Ich gebe es zu – obwohl ich von Beginn an große Erwartungen in das Konzept und die Veranstalter setzte, hatte ich einen solchen großen Erfolg nicht erwartet. Immerhin ist damit der FreuCon 1992 übertroffen, was aber wohl auch daran liegt, daß man im Ruhrgebiet halt auch einfach mehr Laufkundschaft hat, als Mitten im Schwarzwald.
Dank des großen Erfolges, der das Verdienst des Organisationskomitees ist (es waren quasi keine Pannen zu bemerken und auch keine entnervten Veranstalter), wurde, wie man hören konnte, mittlerweile für das nächste Jahr vom Bastei-Lübbe Verlag und Pro 7 eine Sponsorenschaft angekündigt.

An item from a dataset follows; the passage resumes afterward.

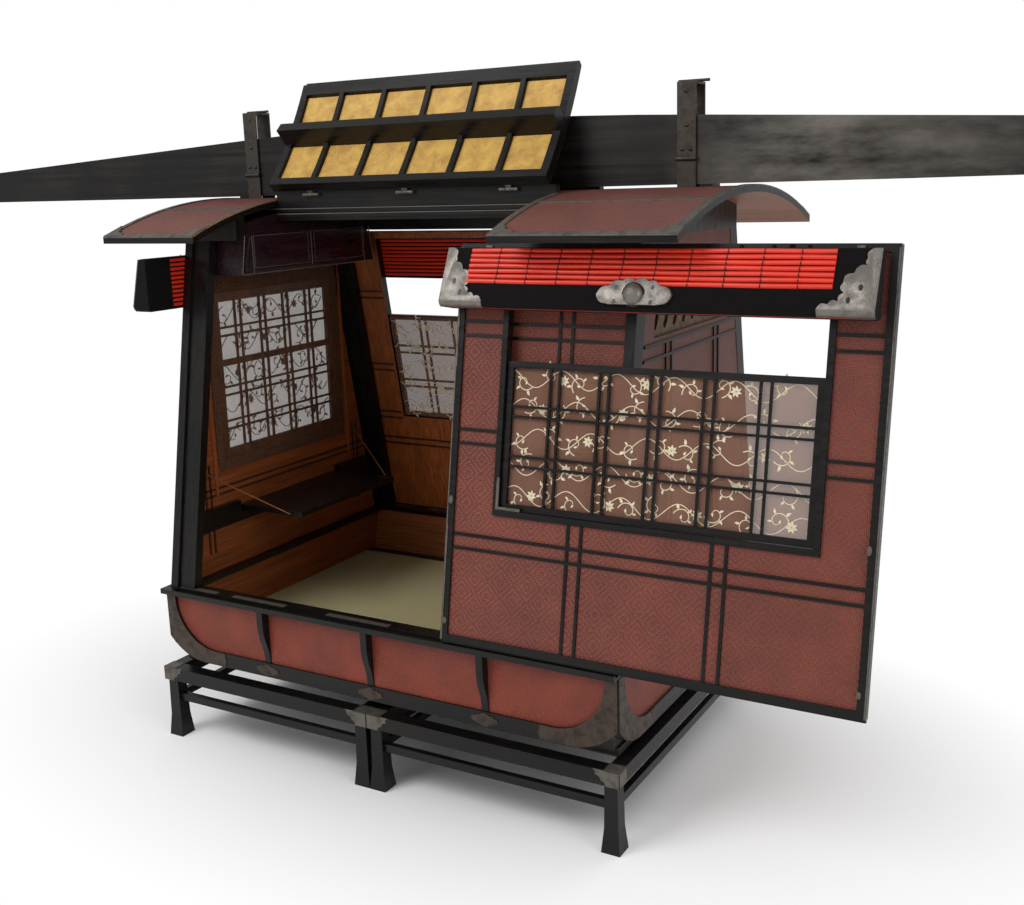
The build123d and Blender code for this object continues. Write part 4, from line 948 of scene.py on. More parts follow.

Sollte es damit endlich der deutschen SF-Szene gelungen sein auch einmal auf sich aufmerksam zu machen? Ist damit der erste Schritt geschafft, einen großen deutschen Con aufzuziehen, der sich NICHT nur mit Star Trek und Perry Rhodan, sondern vor allem mit der literarischen SF beschäftigt? Ich hoffe es und wünsche dem Conkomitee viel Erfolg für das nächste Jahr und die 10. SF-Tage (Termin: 21./22. März 1998)!
Im Programmheft findet man übrigens bereits die Gästeliste des nächsten Jahres. So werden neben Alan Dean Foster, David Feintuch und Mark Brandis auch Erich von Däniken und Christopher Franke anwesend sein und thematisch wird man sich dann (so wollen es jedenfalls die Planungen) mit den Themen »Interstellarer Sex« und »Soziologie in der Science Fiction« befassen. Ich freue mich schon jetzt darauf…
Was noch auffiel – diejenigen, die versuchten den Con im Vorfeld eher ins schlechte Licht zu rücken (und den Veranstaltern Größenwahn vorwarfen…), wurden während des ganzen Wochenendes nicht gesichtet. Komisch, nicht wahr?